Уайльду все это было знакомо. Он встречался с декадентами в Париже, читал их произведения – «Наоборот» Гюисманса, сказки Катулла Мендеса и Жана Лорена, романы Маргариты Рашильд и стихи Поля Верлена – и приготовил из этих «эликсиров» собственную вытяжку. Для человека такого склада, как Бердслей, сие было пьянящее зелье.
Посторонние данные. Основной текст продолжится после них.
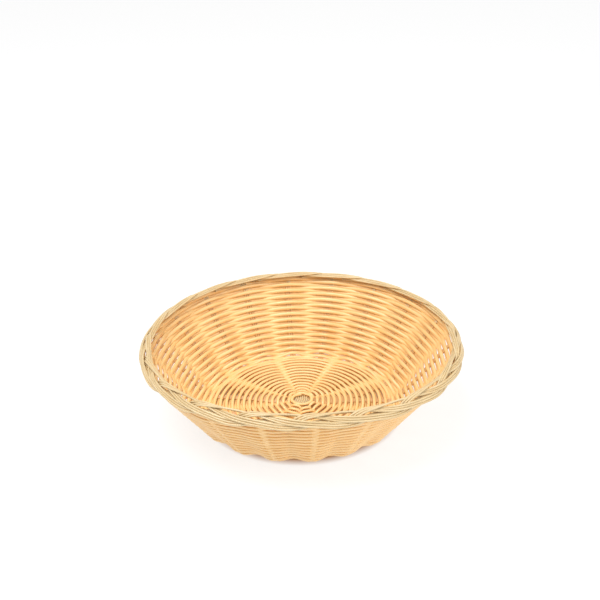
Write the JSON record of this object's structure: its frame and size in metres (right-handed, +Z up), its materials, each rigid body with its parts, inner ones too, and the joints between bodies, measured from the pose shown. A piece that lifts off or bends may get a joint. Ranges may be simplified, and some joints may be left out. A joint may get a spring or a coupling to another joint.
{
  "type": "bread basket",
  "caption": "Round woven bread basket with a flat base, a flared wall and a rim laid from the ends of its stakes.",
  "frame": {"origin": "on the table under the middle of the base", "axes": "+Z up, out of the bowl's mouth; -Y is the front"},
  "size_m": [0.2362, 0.2358, 0.0605],
  "materials": {
    "weaver_strand": "satin extruded polypropylene strand, peach tan",
    "stake_rod": "satin extruded polypropylene rod, ivory"
  },
  "bodies": {
    "root": {"base_weave": "weaver_strand", "border_strand_01": "stake_rod", "border_strand_02": "stake_rod", "border_strand_03": "stake_rod", "border_strand_04": "stake_rod", "border_strand_05": "stake_rod", "border_strand_06": "stake_rod", "border_strand_07": "stake_rod", "border_strand_08": "stake_rod", "border_strand_09": "stake_rod", "border_strand_10": "stake_rod", "border_strand_11": "stake_rod", "border_strand_12": "stake_rod", "border_strand_13": "stake_rod", "border_strand_14": "stake_rod", "border_strand_15": "stake_rod", "border_strand_16": "stake_rod", "border_strand_17": "stake_rod", "border_strand_18": "stake_rod", "border_strand_19": "stake_rod", "bye_stake_1": "stake_rod", "bye_stake_2": "stake_rod", "bye_stake_3": "stake_rod", "half_rod_1": "stake_rod", "half_rod_2": "stake_rod", "half_rod_3": "stake_rod", "half_rod_4": "stake_rod", "half_rod_5": "stake_rod", "half_rod_6": "stake_rod", "through_rod_a1": "stake_rod", "through_rod_a2": "stake_rod", "through_rod_a3": "stake_rod", "through_rod_a4": "stake_rod", "through_rod_a5": "stake_rod", "through_rod_a6": "stake_rod", "through_rod_b1": "stake_rod", "through_rod_b2": "stake_rod", "through_rod_b3": "stake_rod", "through_rod_b4": "stake_rod", "through_rod_b5": "stake_rod", "through_rod_b6": "stake_rod", "through_rod_c1": "stake_rod", "through_rod_c2": "stake_rod", "through_rod_c3": "stake_rod", "through_rod_c4": "stake_rod", "through_rod_c5": "stake_rod", "through_rod_c6": "stake_rod", "through_rod_d1": "stake_rod", "through_rod_d2": "stake_rod", "through_rod_d3": "stake_rod", "through_rod_d4": "stake_rod", "through_rod_d5": "stake_rod", "through_rod_d6": "stake_rod", "wall_weave": "weaver_strand"}
  },
  "joints": []
}
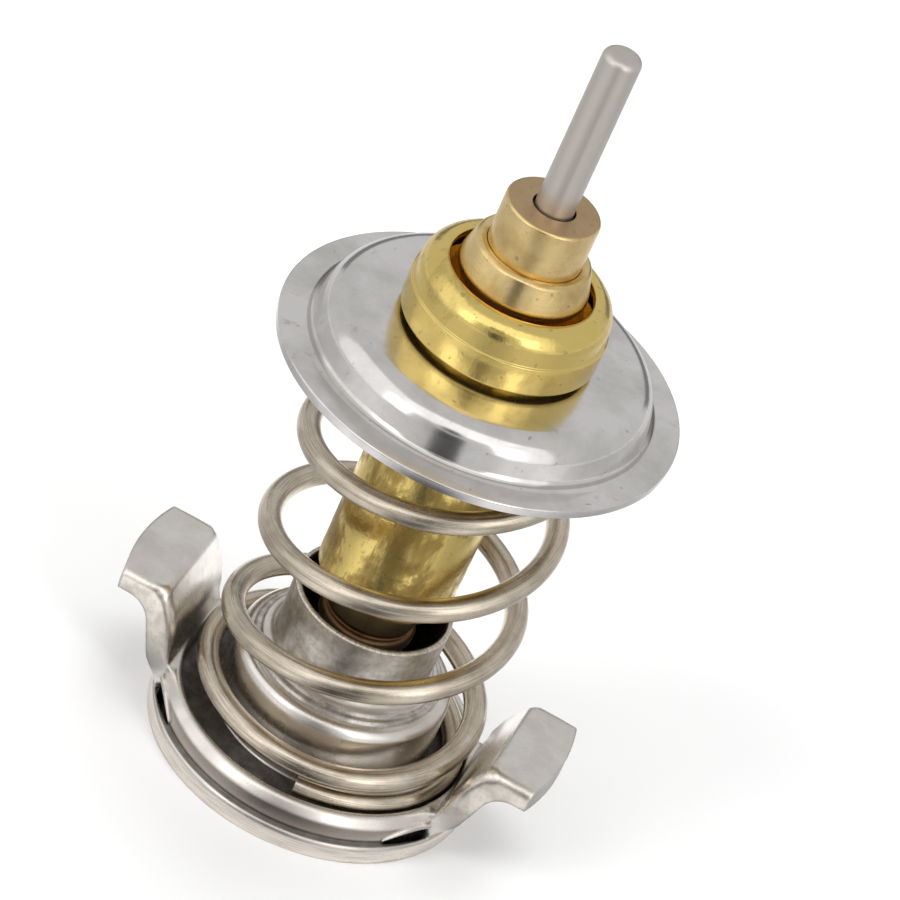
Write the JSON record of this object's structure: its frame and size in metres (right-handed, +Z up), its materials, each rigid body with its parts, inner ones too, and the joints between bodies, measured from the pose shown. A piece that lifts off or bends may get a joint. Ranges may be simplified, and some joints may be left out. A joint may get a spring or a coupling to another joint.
{
  "type": "engine thermostat insert",
  "caption": "Engine thermostat insert: a wax element with a pin, a domed valve disc, a helical spring and a stepped bracket with ears.",
  "frame": {"origin": "centre of the circular rim that the bracket stands on, at its underside", "axes": "+Z up the axis towards the pin's tip; +X through the middle of one ear"},
  "size_m": [0.0436, 0.037, 0.0793],
  "materials": {
    "bracket_steel": "satin, stamped and tumbled",
    "spring_steel": "drawn wire, warm grey",
    "disc_steel": "bright, stamped and polished",
    "cup_brass": "drawn and bright, with brown stains",
    "cap_brass": "drawn and bright",
    "guide_brass": "turned",
    "boot_rubber": "matt",
    "wiper_rubber": "matt",
    "wax": "matt",
    "washer_plastic": "smooth",
    "pin_steel": "ground and polished"
  },
  "bodies": {
    "bracket": {"lower_bracket": "bracket_steel", "main_spring": "spring_steel"},
    "element": {"valve_disc": "disc_steel", "wax_cup": "cup_brass", "wax_charge": "wax", "rubber_boot": "boot_rubber", "backup_washer": "washer_plastic", "guide_cap": "cap_brass", "piston_guide": "guide_brass", "wiper_ring": "wiper_rubber"},
    "piston": {"piston_pin": "pin_steel"}
  },
  "joints": [
    {"name": "valve_slide", "type": "slide", "parent": "bracket", "child": "element", "axis": [0, 0, -1], "range_m": [0, 0.008], "stiffness_N_per_m": 4400, "springref_m": -0.0005, "deforming": ["main_spring"]},
    {"name": "piston_slide", "type": "slide", "parent": "element", "child": "piston", "axis": [0, 0, 1], "range_m": [0, 0.008]}
  ],
  "couplings": [
    {"joint": "piston_slide", "follows": "valve_slide", "ratio": 1}
  ]
}
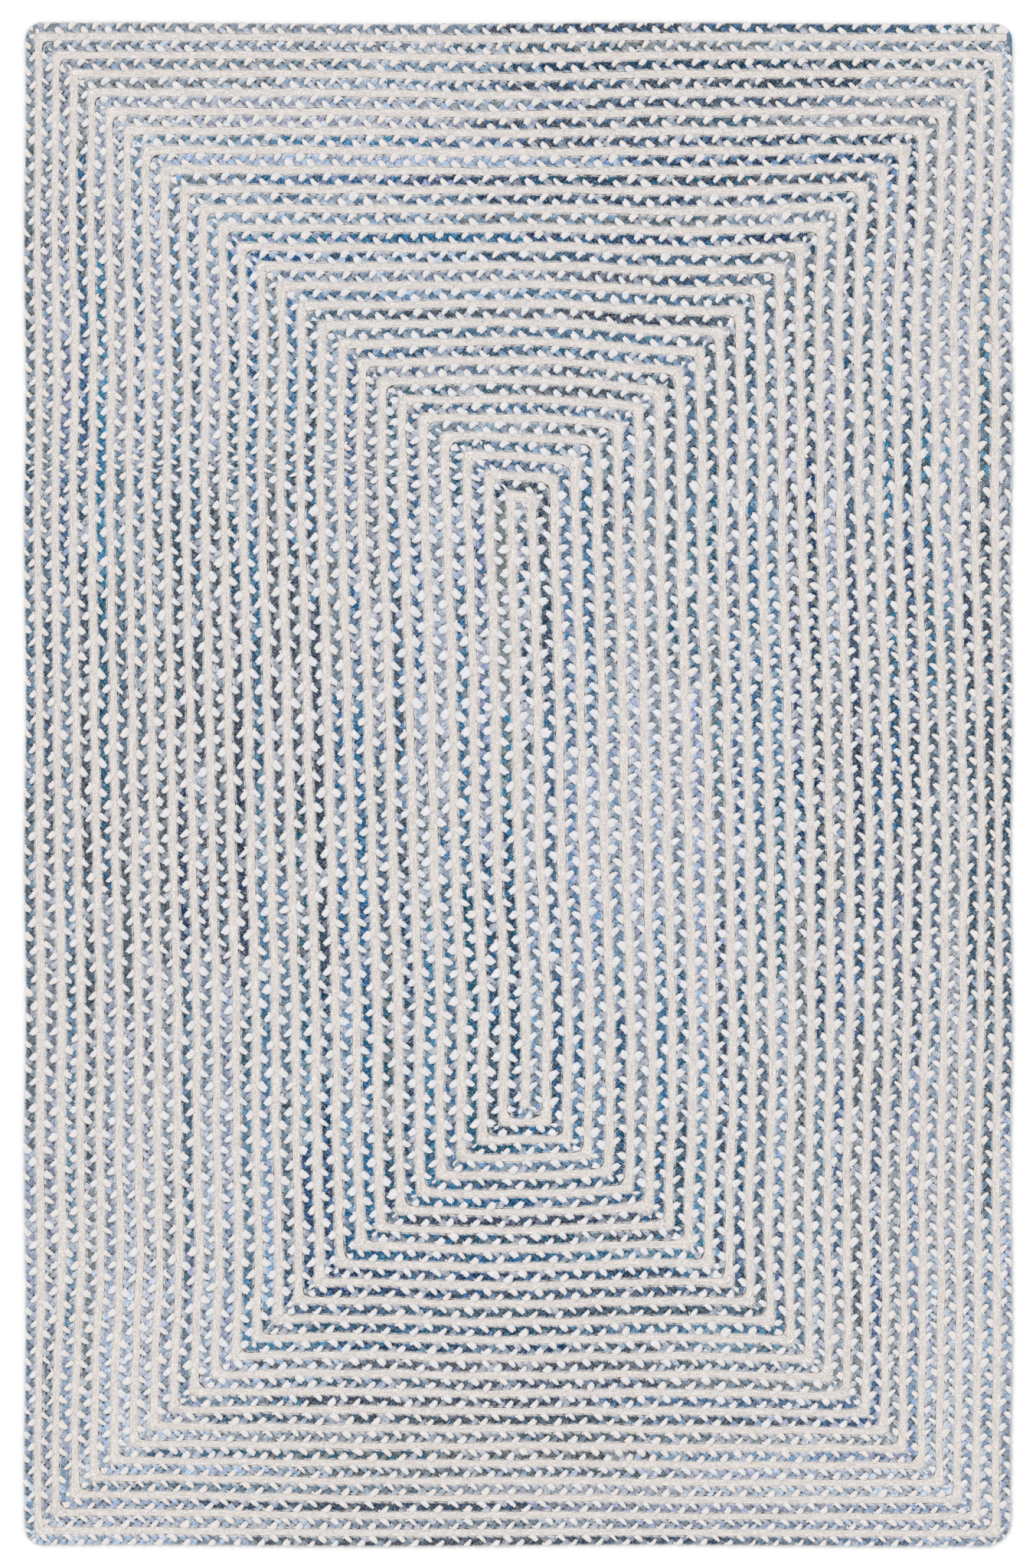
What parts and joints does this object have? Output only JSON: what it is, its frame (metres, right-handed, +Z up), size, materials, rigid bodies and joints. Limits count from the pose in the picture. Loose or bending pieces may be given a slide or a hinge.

Обри с интересом отметил, что Уайльд по-прежнему предпочитал прерафаэлитов новым английским импрессионистам – сословию, которое с сочувственным энтузиазмом приветствовало некомпетентность и путало вычурное с прекрасным, а вульгарность с истиной. «Искусство, – заявлял Уайльд в “Упадке искусства лжи”, – начинается с… чисто воображаемой и приятной работы с нереальным и несуществующим. Но это золотое время проходит по мере того, как жизнь увлекается этим новым чудом и просит, чтобы ее пригласили войти в зачарованный круг». На данном этапе искусство еще может трансформировать жизнь с помощью стиля, но на смену ему приходит третий этап, когда жизнь одерживает победу и выдворяет искусство в глушь. Уайльд считал этот этап подлинным декадентством в искусстве и его грядущим состоянием – бессмысленным реализмом, который характеризуется раболепием перед природой, современностью или описываемым (изображаемым) материалом.
Бердслей высоко оценил эти идеи и восхитился стилем их изложения. Он начал подражать Уайльду. Его новый кумир сравнивал Гольбейна с Бальзаком как художника, который создавал жизнь, но не копировал ее, а Бердслей называл неаполитанца Джузеппе де Риберу – приверженца натурализма – настоящим Золя в живописи.
В книге Мура не было таких стилистических лабиринтов, как в сочинениях Уайльда или работах Уистлера, но Бердслей узнал из нее о том, о чем как раз и хотел узнать. Мур считал себя отцом аналитической традиции и вследствие этого ведущим современным комментатором французской культуры. В 70–80-е годы он жил в Париже, учился там живописи, а потом стал писателем и одной из ключевых фигур художественной жизни города. Он гордился тем, что получил образование «за мраморными столами Новых Афин». Мур близко сошелся с Мане и Дега, подружился с Золя, Малларме, Гюисмансом и Верленом и впоследствии много писал о них и об их сочинениях. «Мнения и впечатления» включали эссе о Золя, Бальзаке, Верлене, Лафорге и Рэмбо. Для Бердслея это было пьянящее знакомство с Монмартром и Латинским кварталом в изложении того, кто их отлично знал [19].
Впрочем, у Обри имелись и собственные впечатления. Одной из новинок лондонского сезона 1891 года стала постановка «Блудного сына» в театре принца Уэльского. Это была пьеса без слов, перенесенная из парижского театра «Фюнамбюль» – одного из тех, где наряду с пантомимами и водевилями ставили бытовые и жанровые пьесы. Два главных персонажа были одеты в стиле Пьеро из итальянской комедии масок, а остальные играли свои роли в костюмах, похожих на те, что были на зрителях.